Carcere, suor Emma Zordan: l’indifferenza verso i detenuti è un male curabile
Roberta Barbi – Città del Vaticano
Virus, chiusura, odio, vuoto, ferita, depressione, arma malvagia, non-azione: sono queste le definizioni di indifferenza che rimbalzano tra le pagine della nuova fatica letteraria, dal titolo “Ristretti nell’indifferenza – testimonianze dentro e fuori il carcere”, che ha dato alle stampe suor Emma Zordan, religiosa delle Adoratrici del Sangue di Cristo e volontaria da anni nell’istituto romano di Rebibbia. Edito da Iacobelli, con la prefazione del cardinale Matteo Maria Zuppi, presidente della CEI, il libro vede i contributi proprio di quei “ristretti nell’indifferenza” che danno il titolo all’opera, spesso ignorati sono anche nella realtà.
“Se avrete la pazienza di leggere il libro vi accorgerete di quanto grande è il male creato dall’indifferenza”, esordisce con Pope suor Emma, ancora timida dopo quasi due lustri passati dietro le sbarre accanto agli ospiti del carcere romano di Rebibbia, ma che quando si parla di loro s’infuoca: “L’indifferenza ferisce il detenuto perché crea distacco, solitudine, abbandono – spiega – è la dignità della persona a esserne compromessa, distrutta, annullata, senza un minimo di compassione, pietà, di misericordia”.

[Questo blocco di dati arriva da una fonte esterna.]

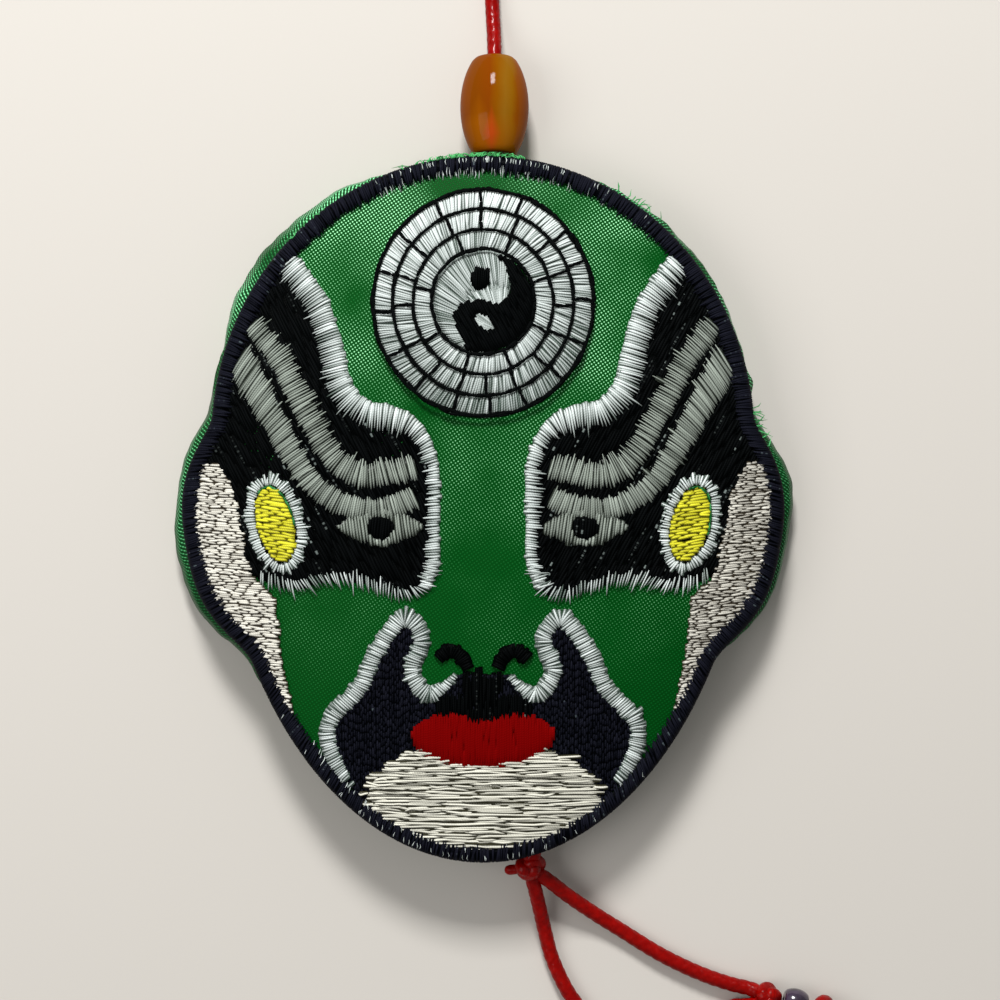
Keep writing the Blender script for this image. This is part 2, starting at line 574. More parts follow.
def strips(line, width=0.36, thick=0.16, seed=0, tone=0.55, spread=0.2, taper=(0.3, 0.3), wave=0.03,
           fade=(0, 0), across=4, out=(0, 0, 1)):
    """Arched strips, one a stitch, along lines of a few points each. Both ends run out to a tip, but a strip
    without thickness is flat and square at its ends."""
    rng = np.random.default_rng(seed)
    line = np.asarray(line, float)
    count, stations = line.shape[:2]
    steps = np.linalg.norm(np.diff(line, axis=1), axis=2)
    reach = np.concatenate([np.zeros((count, 1)), np.cumsum(steps, axis=1)], axis=1)
    share = reach / np.maximum(reach[:, -1:], 1e-6)
    run = line[:, -1] - line[:, 0]
    side = np.column_stack([-run[:, 1], run[:, 0], np.zeros(count)])
    side /= np.maximum(np.linalg.norm(side, axis=1), 1e-6)[:, None]
    ripple = np.sin(share * math.pi * 2 + rng.uniform(0, 6.28, (count, 1)))
    bend = np.sin(share * math.pi) + ripple * 0.6 * (1 - (2 * share - 1) ** 4)
    line = line + (rng.normal(0, wave, (count, 1)) * bend)[..., None] * side[:, None]
    tip = share * 0 + 1
    if thick:
        tip = np.minimum(1, 0.2 + 0.8 * share / taper[0]) * np.minimum(1, 0.2 + 0.8 * (1 - share) / taper[1])
    half = tip * width / 2 * rng.uniform(0.85, 1.15, (count, 1))
    section = np.linspace(-1, 1, across)
    arch = tip[..., None] * thick * np.sqrt(np.clip(1 - section ** 2, 0, 1))
    points = line[:, :, None] + (half[..., None] * section)[..., None] * side[:, None, None] \
        + arch[..., None] * np.broadcast_to(np.asarray(out, float), line.shape)[:, :, None]
    i, k = (a.ravel() for a in np.meshgrid(np.arange(stations - 1), np.arange(across - 1), indexing="ij"))
    first = i * across + k
    one = np.column_stack([first, first + 1, first + across + 1, first + across])
    faces = (np.arange(count)[:, None, None] * stations * across + one[None]).reshape(-1, 4)
    measures = np.broadcast_arrays((reach + rng.uniform(0, 3, (count, 1)))[..., None], section)
    corners = np.stack(measures, axis=-1).reshape(-1, 2)[faces.ravel()].reshape(-1, 4, 2)
    shade = np.clip(rng.normal(0, 1, count) * spread + tone, -1, 1)[:, None]
    shade = shade + fade[0] * (1 - share) + fade[1] * share
    return points.reshape(-1, 3), faces, corners, np.repeat(shade.ravel(), across)


def sewn(name, layers, finish, nodes=()):
    """One piece from layers of stitches."""
    points, faces, corners, tone = joined(layers)
    return piece(name, points, faces, finish, nodes, corners, tone)


EDGE_PROFILE = np.array([(1.0, -0.1), (0.88, 0.42), (0.66, 0.86), (0.42, 1.06), (0.2, 0.98), (0.05, 0.62),
                         (-0.02, 0.05), (0.0, -0.6), (0.08, -1.3)])
rng = np.random.default_rng(11)


def over_the_edge(around, width, lean, lift=0.0):
    """Lines over the edge, and the way out of the edge along each of them."""
    lines = []
    for share, height in EDGE_PROFILE:
        x, y = on_outline(around + lean * share, width * share)
        lines.append(np.column_stack([x, y, front_height(x, y) + height + lift]))
    lines = np.stack(lines, axis=1)
    outward = (lines[:, 5] - lines[:, 0]) * (1, 1, 0)
    outward /= np.linalg.norm(outward, axis=1)[:, None]
    turned = (np.linspace(0, 1, len(EDGE_PROFILE)) ** 2)[None, :, None]
    return lines, outward[:, None] * turned + np.array([0, 0, 1.0]) * (1 - turned)


navy_thread = thread_finish("thread_navy", dye(1, 2, 5), dye(30, 31, 42), 0.02, 0.6, fleck=dye(74, 84, 88))
turns = np.linspace(0, 2 * math.pi, 6001)
run = run_along(np.column_stack(on_outline(turns, 0.8)))
count = int(run[-1] / EDGE_SPACING)
around = (np.arange(count) + rng.uniform(-0.25, 0.25, count)) / count * run[-1]
around = np.interp(around, run, turns)
width = 2.45 + np.abs(rng.normal(0, 0.26, count))
lean = rng.normal(0.004, 0.004, count)
kept = rng.uniform(0, 1, count) > 0.02 + 0.1 * np.abs(np.sin(around)) ** 12
lines, outward = over_the_edge(around[kept], width[kept], lean[kept])
under, under_out = over_the_edge(around, 2.35, 0, -0.12)
sewn("edging_stitches", [
    strips(lines, 0.31, 0.1, 12, 0.5, 0.2, (0.15, 0.05), 0.02, out=outward),
    strips(under[:, 1:8], 0.6, 0, 13, -1, 0, wave=0, across=2, out=under_out[:, 1:8]),
], navy_thread, ["edging"])

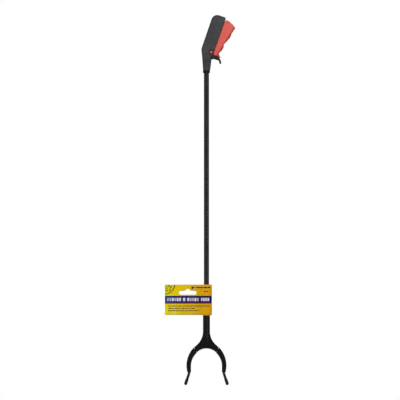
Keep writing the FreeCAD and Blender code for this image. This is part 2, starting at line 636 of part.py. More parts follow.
def arm_right():
    thick = arm_band(-ARM_HALF, ARM_HALF)
    thick = thick.cut(disc(JAW_PIVOT_X, JAW_PIVOT_Z, ARM_START_R, -PAST, PAST))
    thick = thick.makeFillet(ARM_EDGE_ROUND, [edge for edge in flat_rims(thick) if edge.Length > 3.0])
    tongue = plate([(JAW_PIVOT_X - 2.0, 103.0, 2.0), (15.0, 103.0, 3.0), (17.8, 101.0, 2.0),
                    (30.6, 88.4, 0), (26.0, 81.6, 0), (5.8, 93.6, 2.0)], -TONGUE_HALF, TONGUE_HALF)
    lobes = [disc(JAW_PIVOT_X, JAW_PIVOT_Z, 5.0, -TONGUE_HALF, TONGUE_HALF),
             disc(DRIVE_X, DRIVE_Z, 3.1, -TONGUE_HALF, TONGUE_HALF)]
    arm = join([thick, tongue] + lobes)
    arm = arm.cut(disc(JAW_PIVOT_X, JAW_PIVOT_Z, JAW_PIN_R + RUN, -PAST, PAST))
    arm = arm.cut(pin_slot(JAW_PIVOT_X, JAW_PIVOT_Z, DRIVE_X, DRIVE_Z, DRIVE_PIN_R + SLOT_GAP))
    return arm.cut(tip_plug(CLEAR))


def tip_placed(shape):
    """Move a shape drawn along -Z from the origin to the arm's end, leaning outwards."""
    shape.rotate(V(0, 0, 0), V(0, 1, 0), -math.degrees(TIP_LEAN))
    shape.translate(V(TIP_TOP_X, 0, TIP_TOP_Z))
    return shape


def tip_plug(extra):
    """The tongue of the tip that is bonded into the arm's end."""
    half_x, half_y = 1.5 + extra, 4.0 + extra
    return tip_placed(block((-half_x, half_x), (-half_y, half_y), (-2.0, 10.0 + extra)))


def tip_right():
    blade = plate([(-TIP_BLADE, 1.4, 0.8), (TIP_BLADE, 3.4, 0.8), (TIP_BLADE, -16.0, 1.0),
                   (-TIP_BLADE, -16.0, 1.0)], -TIP_HALF, TIP_HALF)
    pad = plate([(-TIP_PAD, -15.2, 1.2), (TIP_PAD, -15.2, 1.2), (TIP_PAD, -TIP_LENGTH, 0),
                 (-TIP_PAD, -TIP_LENGTH, 0)], -TIP_HALF, TIP_HALF)
    tip = join([blade, pad, disc(0, -TIP_LENGTH, TIP_PAD, -TIP_HALF, TIP_HALF)])
    for i in range(4):             # grooves that grip, on the pad and on the blade above it
        tip = tip.cut(disc(-TIP_PAD - 0.1, -17.6 - 2.6 * i, 0.75, -PAST, PAST))
        tip = tip.cut(disc(-TIP_BLADE - 0.1, -2.5 - 3.0 * i, 0.6, -PAST, PAST))
    return join([tip_placed(tip), tip_plug(0.0)])


ARM_RIGHT = arm_right()
TIP_RIGHT = tip_right().cut(ARM_RIGHT)
save("jaw_arm_right", ARM_RIGHT)
save("jaw_arm_left", mirrored(ARM_RIGHT))
save("jaw_tip_right", TIP_RIGHT)
save("jaw_tip_left", mirrored(TIP_RIGHT))


# ---- header card ------------------------------------------------------------------------------------
CARD_LEFT = -102.7
CARD_LOW = 173.2
CARD_HIGH = 248.4
CARD_JOIN = -28.0             # where the two layers part to pass round the tube
CARD_THICK = 0.5
CARD_LOOP_R = 8.9
CARD_LOOP_X = 4.0
HANG_SLOT = [                 # outline of the hang slot, with the corners' radii
    (-67.9, 223.6, 4.4), (-67.9, 232.8, 4.4), (-52.5, 232.8, 2.0), (-50.0, 237.6, 3.0),
    (-42.2, 237.6, 3.0), (-39.7, 232.8, 2.0), (-24.4, 232.8, 4.4), (-24.4, 223.6, 4.4),
]


def card_loop(radius, join_x):
    """Half of the loop's outline seen from above: a line tangent to the tube's side, then an arc, a short
    flat and another arc to the fold."""
    lean = math.asin(radius / -join_x)
    touch = V(-radius * math.sin(lean), -radius * math.cos(lean), 0)
    top = V(0, -radius, 0)
    swing = V(-radius * math.sin(lean / 2), -radius * math.cos(lean / 2), 0)
    corner = V(CARD_LOOP_X, -radius, 0)
    nose = V(CARD_LOOP_X + radius, 0, 0)
    bend = V(CARD_LOOP_X + radius * math.sqrt(0.5), -radius * math.sqrt(0.5), 0)
    edges = [Part.LineSegment(V(join_x, 0, 0), touch).toShape(), Part.Arc(touch, swing, top).toShape(),
             Part.LineSegment(top, corner).toShape(), Part.Arc(corner, bend, nose).toShape()]
    return edges


def card_region(radius, join_x):
    half = card_loop(radius, join_x)
    other = [edge.mirror(V(0, 0, 0), V(0, 1, 0)) for edge in half]
    wire = Part.Wire(Part.__sortEdges__(half + other))
    face = Part.Face(wire)
    face.translate(V(0, 0, CARD_LOW))
    return face.extrude(V(0, 0, CARD_HIGH - CARD_LOW))


def header_card():
    flat = block((CARD_LEFT, CARD_JOIN + 2), (-CARD_THICK, CARD_THICK), (CARD_LOW, CARD_HIGH))
    card = join([flat, card_region(CARD_LOOP_R + CARD_THICK, CARD_JOIN - 1.6)])
    card = card.cut(card_region(CARD_LOOP_R, CARD_JOIN))
    return card.cut(plate(HANG_SLOT, -PAST, PAST))


save("header_card", header_card())
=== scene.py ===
import json
import math
import random

import bmesh
import bpy
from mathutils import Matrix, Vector

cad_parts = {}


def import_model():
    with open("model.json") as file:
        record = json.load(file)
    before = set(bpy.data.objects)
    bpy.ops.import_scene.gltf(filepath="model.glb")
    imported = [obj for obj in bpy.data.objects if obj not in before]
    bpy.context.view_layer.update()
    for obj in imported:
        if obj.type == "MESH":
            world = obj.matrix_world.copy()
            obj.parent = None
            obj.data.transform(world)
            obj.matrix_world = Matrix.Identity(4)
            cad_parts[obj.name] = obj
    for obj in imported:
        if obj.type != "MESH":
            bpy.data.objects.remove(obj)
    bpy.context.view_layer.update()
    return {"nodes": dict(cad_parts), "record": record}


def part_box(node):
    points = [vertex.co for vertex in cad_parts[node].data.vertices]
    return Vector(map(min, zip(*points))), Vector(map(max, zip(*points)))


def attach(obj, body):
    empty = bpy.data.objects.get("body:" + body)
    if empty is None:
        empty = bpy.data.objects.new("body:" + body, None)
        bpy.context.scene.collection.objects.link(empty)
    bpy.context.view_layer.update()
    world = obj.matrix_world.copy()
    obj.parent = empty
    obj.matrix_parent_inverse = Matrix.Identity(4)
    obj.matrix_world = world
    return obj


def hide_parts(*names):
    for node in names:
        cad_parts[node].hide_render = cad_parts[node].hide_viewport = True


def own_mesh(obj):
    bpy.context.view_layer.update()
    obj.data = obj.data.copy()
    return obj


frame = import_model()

MM = 0.001


# ---- node helpers ---------------------------------------------------------------------------------------
def node(tree, kind, **settings):
    """A shader node.  Settings name its properties, or its inputs by name with spaces as underscores."""
    made = tree.nodes.new(kind)
    for key, value in settings.items():
        if hasattr(made, key):
            setattr(made, key, value)
        else:
            made.inputs[key.replace("_", " ")].default_value = value
    return made


def link(tree, source, target):
    tree.links.new(source, target)


def new_material(name):
    material = bpy.data.materials.new(name)
    material.use_nodes = True
    tree = material.node_tree
    return material, tree, tree.nodes["Principled BSDF"]


def colour4(rgb):
    return (rgb[0], rgb[1], rgb[2], 1.0)


def object_point(tree):
    return tree.nodes.new("ShaderNodeTexCoord").outputs["Object"]


def noise(tree, point, scale, detail=3.0, roughness=0.55, stretch=None):
    if stretch is not None:
        mapping = node(tree, "ShaderNodeMapping")
        mapping.inputs["Scale"].default_value = stretch
        link(tree, point, mapping.inputs["Vector"])
        point = mapping.outputs["Vector"]
    made = node(tree, "ShaderNodeTexNoise", Scale=scale, Detail=detail, Roughness=roughness)
    link(tree, point, made.inputs["Vector"])
    return made.outputs["Fac"]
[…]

L’indifferenza è l’opposto della misericordia, parola di don Benzi
Nel suo contributo al volume, che è stato presentato qualche giorno fa nella Biblioteca comunale di Cisterna di Latina Adriana Marsella alla presenza anche dell’ex garante dei diritti delle persone private della libertà personale di Roma Capitale, Gabriella Stramaccioni, e del giornalista Roberto Monteforte, suor Emma Zordan cita questa frase di don Oreste Benzi che interpreta come un errore alimentare il sentimento di vendetta verso chi ha commesso un reato, che per alcuni “non è che un naturale modo di crescere”. L’uomo, infatti, non va mai identificato con il proprio reato, perché l’uomo è molto di più: “Mi sentirei di proporre un modello in cui i detenuti si sentano trattati da uomini, da persone sul modello di Gesù che è venuto non per i sedicenti giusti – dice ancora suor Emma – ma per i peccatori bisognosi di perdono e di misericordia”.
Zuppi: l’indifferenza è una doppia condanna
Quando si è indifferente verso qualcuno non si è fatto magari niente di male, ma soprattutto non si è fatto niente di bene, spiega invece il cardinale Zuppi illustrando la sua idea di indifferenza nella prefazione che arricchisce il volume. L’indifferenza condanna certamente chi ha bisogno di attenzione, afferma il porporato, ma al tempo stesso e forse anche di più condanna chi la pratica nei confronti dell’altro. “Sono pienamente d’accordo con il cardinale Zuppi – prosegue suor Emma – l’indifferenza è prima di tutto un peccato sociale, una malattia. Semina sconforto, violenza, disillusione, odio. Riguarda tutti, condanna chi ha bisogno ma anche chi la esercita”. Al contrario, invece, è necessario “umanizzare il più possibile il pianeta carcere per favorire il cambiamento della persona, perché ripari quello che si è rotto con il reato commesso, sostenendo il percorso personale di recupero e di redenzione di ciascuno”.
Nel detenuto c’è gran fiducia nell’amore di Dio
C’è una luce in fondo a queste pagine di testimonianze crude, a volte disperate, segno che l’indifferenza è un male da cui si può guarire: i ristretti ne individuano la cura nel bene, nell’amore, nella sensibilità verso gli altri. “Sono convinti che solo l’amore fa vivere, quello della famiglia innanzitutto – testimonia suor Emma – solo la forza dell’amore vince l’indifferenza e fa la differenza. Nei detenuti c’è una grande fiducia nell’amore di Dio cui si aggrappano per non disperare”. Infine quella istituzionale, forse la più terribile delle forme di indifferenza perché non affonda le proprie radici solo nel pregiudizio, che si può sconfiggere. Negli anni, infatti, in carcere sono diminuiti gli educatori, gli psicologi hanno sempre meno tempo da dedicare a ogni ristretto e calano anche le possibilità di formazione e le occasioni lavorative: “L’indifferenza verso queste cose fa capire che il carcere ha perso la sua funzione originale, cioè rieducativa e riabilitativa – conclude suor Emma – da qui la recidiva tanto biasimata, ma allora chi ha davvero perso è lo Stato”. Se il detenuto resta lo stesso, tutti abbiamo perso, ha perso la società che non sarà mai sicura, perché alle persone che commettono reati “va tolto il diritto alla libertà, ma non la dignità”. Quella mai.